> **EXERCISE OBJECTIVE**
Your task is to copy every line of this material exactly.

##### GIVEN INFORMATION

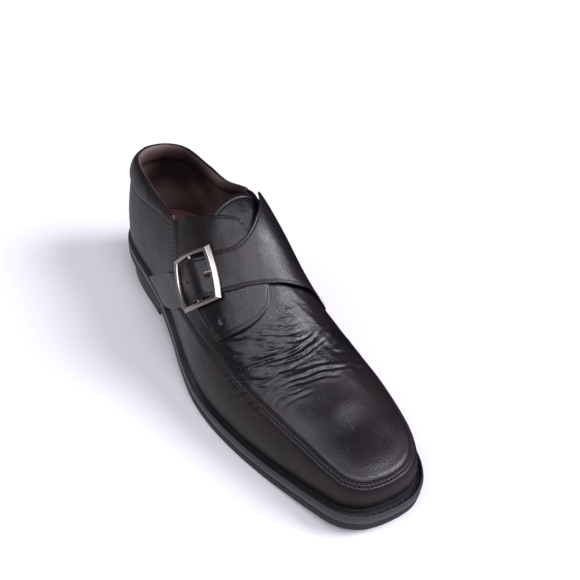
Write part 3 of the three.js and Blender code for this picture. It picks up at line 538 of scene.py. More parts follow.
def upperRelief(points, s, side, wrap):
    # the relief in metres, and masks of the recesses, where shade is painted into the colour, and of what
    # flexes
    look = upperLook
    relief, recessShade = creaseRelief(points)
    # the creases' troughs get a little painted shade
    recessShade = recessShade * 0.1
    # the apron seam
    signed, share = pathField(points, *pathRoundToe(seams["apron"]))
    fade = smooth(share, 0.0, 0.02) * (1 - smooth(share, 0.98, 1.0))
    rowGroove = bell(np.abs(signed) - look["stitchGap"], look["grooveWidth"])
    puff = sum(height * bell(signed - at, width) for height, at, width in look["puffs"])
    relief += fade * (look["seamRidge"] * bell(signed, 0.75 * mm) - look["grooveDepth"] * rowGroove + puff)
    # shade painted into the grooves under the stitch rows
    recessShade = np.maximum(recessShade, fade * rowGroove * 0.8)
    # the quarters lie over the vamp: behind is positive on their side of the seam
    for name, turn in quarterSeams:
        signed, share = pathField(points, *pathOnLast(seams[name], 120))
        behind = signed * turn
        fade = np.where(side == -turn, 1.0, 0.0) * smooth(share, 0.0, 0.03) * (1 - smooth(share, 0.94, 1.0))
        near = smooth(-np.abs(behind), -look["panelFade"][1], -look["panelFade"][0])
        relief += fade * near * look["panelStep"] * smooth(behind, -0.5 * mm, 0.4 * mm)
        relief -= fade * look["panelGroove"] * bell(behind + 0.6 * mm, 0.6 * mm)
        # shade painted into the groove before the quarter's edge
        recessShade = np.maximum(recessShade, fade * bell(behind + 0.5 * mm, 0.6 * mm))
    # the back seam, a groove between two soft ridges
    path, normals = pathOnLast(seams["backSeam"], 40)
    distance = np.abs(points[:, 1] - path[:, 1].mean())
    atBack = (s < 0.08).astype(float)
    relief -= atBack * look["backGroove"] * bell(distance, 0.5 * mm)
    relief += atBack * look["backRidge"] * bell(distance - 1.4 * mm, 1.0 * mm)
    # the wall tucks in where it meets the sole, and shade is painted there
    relief -= look["tuck"] * smooth(np.abs(wrap), 0.965, 1.0)
    recessShade = np.maximum(recessShade, smooth(np.abs(wrap), 0.95, 0.985))
    vamp = smooth(s, 0.42, 0.55) * (1 - smooth(s, 0.62, 0.74)) * (1 - smooth(np.abs(wrap), 0.5, 0.62))
    relief += vamp * sum(height * ripple(points, size, seed) for height, size, seed in look["vampWaves"])
    along = section("along", s)
    flex = smooth(along, 0.54, 0.62) * (1 - smooth(along, 0.71, 0.8)) * (1 - smooth(np.abs(wrap), 0.6, 0.8))
    return relief, {"recessShade": recessShade, "flex": flex * 0.35}


def roundToe(points):
    # the sections meet at one point on the toe's ridge: a smooth quartic height takes over round it
    reach = upperLook["toeReach"]
    pole = lastPoint(1.0, 0.0)
    away = np.hypot(points[:, 0] - pole[0], points[:, 1] - pole[1])
    near = (away < reach) & (points[:, 2] > pole[2] - 12 * mm)
    q = (points[near, :2] - pole[:2]) / reach
    terms = np.stack([q[:, 0] ** i * q[:, 1] ** j for i in range(5) for j in range(5 - i)], -1)
    fit = np.linalg.lstsq(terms, points[near, 2], rcond=None)[0]
    weight = 1 - smooth(away[near], 0.4 * reach, reach)
    rounded = points.copy()
    rounded[near, 2] += weight * (terms @ fit - points[near, 2])
    return rounded


def buildUpper(leather):
    look = upperLook

    def place(u, v):
        s, side, wrap = upperGrid(u, v)
        base = roundToe(lastPoint(s, side * wrap))
        relief, masks = upperRelief(base, s, side, wrap)
        relief *= smooth(np.linalg.norm(base - lastPoint(1.0, 0.0), axis=1), *look["poleFade"])
        height, size, seed = look["allOver"]
        relief += height * ripple(base, size, seed)
        return base + lastNormal(s, side * wrap) * relief[:, None], masks

    rows = look["wallRows"] + look["seamRows"] + look["topRows"]
    mesh = gridMesh("upper", 2 * look["stations"], rows, place, weld=0.02 * mm)
    piece = addPiece("upperLeather", mesh, [leather], ["upper"])
    thicken(piece, look["leather"])


def buildLining(lining):
    look = {"stations": 90, "rows": 30, "gap": 1.5 * mm, "thickness": 0.5 * mm, "below": 1.5 * mm}

    def place(u, v):
        s = 1 - np.abs(2 * u - 1)
        side = np.where(u <= 0.5, -1.0, 1.0)
        topWrap = toplineWrap(s, side)
        wrap = 1 + (topWrap - 1) * v
        base = lastPoint(s, side * wrap)
        quilt = 0.12 * mm * ripple(base, 30 * mm, 8)
        lower = look["below"] * smooth(v, 0.8, 1.0) * smooth(topWrap, 0, 0.1)
        point = base - lastNormal(s, side * wrap) * (look["gap"] + quilt)[:, None]
        point[:, 2] -= lower
        return point

    mesh = gridMesh("lining", 2 * look["stations"], look["rows"], place, weld=0.05 * mm)
    piece = addPiece("lining", mesh, [lining])
    thicken(piece, look["thickness"])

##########

> **EXERCISE ANSWER**
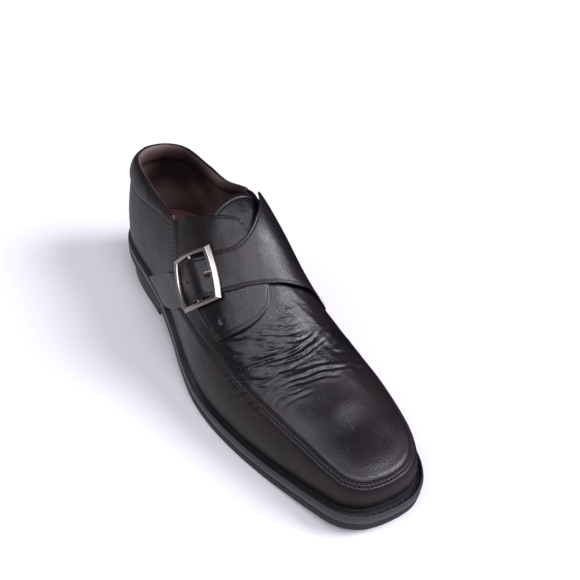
Write part 3 of the three.js and Blender code for this picture. It picks up at line 538 of scene.py. More parts follow.
def upperRelief(points, s, side, wrap):
    # the relief in metres, and masks of the recesses, where shade is painted into the colour, and of what
    # flexes
    look = upperLook
    relief, recessShade = creaseRelief(points)
    # the creases' troughs get a little painted shade
    recessShade = recessShade * 0.1
    # the apron seam
    signed, share = pathField(points, *pathRoundToe(seams["apron"]))
    fade = smooth(share, 0.0, 0.02) * (1 - smooth(share, 0.98, 1.0))
    rowGroove = bell(np.abs(signed) - look["stitchGap"], look["grooveWidth"])
    puff = sum(height * bell(signed - at, width) for height, at, width in look["puffs"])
    relief += fade * (look["seamRidge"] * bell(signed, 0.75 * mm) - look["grooveDepth"] * rowGroove + puff)
    # shade painted into the grooves under the stitch rows
    recessShade = np.maximum(recessShade, fade * rowGroove * 0.8)
    # the quarters lie over the vamp: behind is positive on their side of the seam
    for name, turn in quarterSeams:
        signed, share = pathField(points, *pathOnLast(seams[name], 120))
        behind = signed * turn
        fade = np.where(side == -turn, 1.0, 0.0) * smooth(share, 0.0, 0.03) * (1 - smooth(share, 0.94, 1.0))
        near = smooth(-np.abs(behind), -look["panelFade"][1], -look["panelFade"][0])
        relief += fade * near * look["panelStep"] * smooth(behind, -0.5 * mm, 0.4 * mm)
        relief -= fade * look["panelGroove"] * bell(behind + 0.6 * mm, 0.6 * mm)
        # shade painted into the groove before the quarter's edge
        recessShade = np.maximum(recessShade, fade * bell(behind + 0.5 * mm, 0.6 * mm))
    # the back seam, a groove between two soft ridges
    path, normals = pathOnLast(seams["backSeam"], 40)
    distance = np.abs(points[:, 1] - path[:, 1].mean())
    atBack = (s < 0.08).astype(float)
    relief -= atBack * look["backGroove"] * bell(distance, 0.5 * mm)
    relief += atBack * look["backRidge"] * bell(distance - 1.4 * mm, 1.0 * mm)
    # the wall tucks in where it meets the sole, and shade is painted there
    relief -= look["tuck"] * smooth(np.abs(wrap), 0.965, 1.0)
    recessShade = np.maximum(recessShade, smooth(np.abs(wrap), 0.95, 0.985))
    vamp = smooth(s, 0.42, 0.55) * (1 - smooth(s, 0.62, 0.74)) * (1 - smooth(np.abs(wrap), 0.5, 0.62))
    relief += vamp * sum(height * ripple(points, size, seed) for height, size, seed in look["vampWaves"])
    along = section("along", s)
    flex = smooth(along, 0.54, 0.62) * (1 - smooth(along, 0.71, 0.8)) * (1 - smooth(np.abs(wrap), 0.6, 0.8))
    return relief, {"recessShade": recessShade, "flex": flex * 0.35}


def roundToe(points):
    # the sections meet at one point on the toe's ridge: a smooth quartic height takes over round it
    reach = upperLook["toeReach"]
    pole = lastPoint(1.0, 0.0)
    away = np.hypot(points[:, 0] - pole[0], points[:, 1] - pole[1])
    near = (away < reach) & (points[:, 2] > pole[2] - 12 * mm)
    q = (points[near, :2] - pole[:2]) / reach
    terms = np.stack([q[:, 0] ** i * q[:, 1] ** j for i in range(5) for j in range(5 - i)], -1)
    fit = np.linalg.lstsq(terms, points[near, 2], rcond=None)[0]
    weight = 1 - smooth(away[near], 0.4 * reach, reach)
    rounded = points.copy()
    rounded[near, 2] += weight * (terms @ fit - points[near, 2])
    return rounded


def buildUpper(leather):
    look = upperLook

    def place(u, v):
        s, side, wrap = upperGrid(u, v)
        base = roundToe(lastPoint(s, side * wrap))
        relief, masks = upperRelief(base, s, side, wrap)
        relief *= smooth(np.linalg.norm(base - lastPoint(1.0, 0.0), axis=1), *look["poleFade"])
        height, size, seed = look["allOver"]
        relief += height * ripple(base, size, seed)
        return base + lastNormal(s, side * wrap) * relief[:, None], masks

    rows = look["wallRows"] + look["seamRows"] + look["topRows"]
    mesh = gridMesh("upper", 2 * look["stations"], rows, place, weld=0.02 * mm)
    piece = addPiece("upperLeather", mesh, [leather], ["upper"])
    thicken(piece, look["leather"])


def buildLining(lining):
    look = {"stations": 90, "rows": 30, "gap": 1.5 * mm, "thickness": 0.5 * mm, "below": 1.5 * mm}

    def place(u, v):
        s = 1 - np.abs(2 * u - 1)
        side = np.where(u <= 0.5, -1.0, 1.0)
        topWrap = toplineWrap(s, side)
        wrap = 1 + (topWrap - 1) * v
        base = lastPoint(s, side * wrap)
        quilt = 0.12 * mm * ripple(base, 30 * mm, 8)
        lower = look["below"] * smooth(v, 0.8, 1.0) * smooth(topWrap, 0, 0.1)
        point = base - lastNormal(s, side * wrap) * (look["gap"] + quilt)[:, None]
        point[:, 2] -= lower
        return point

    mesh = gridMesh("lining", 2 * look["stations"], look["rows"], place, weld=0.05 * mm)
    piece = addPiece("lining", mesh, [lining])
    thicken(piece, look["thickness"])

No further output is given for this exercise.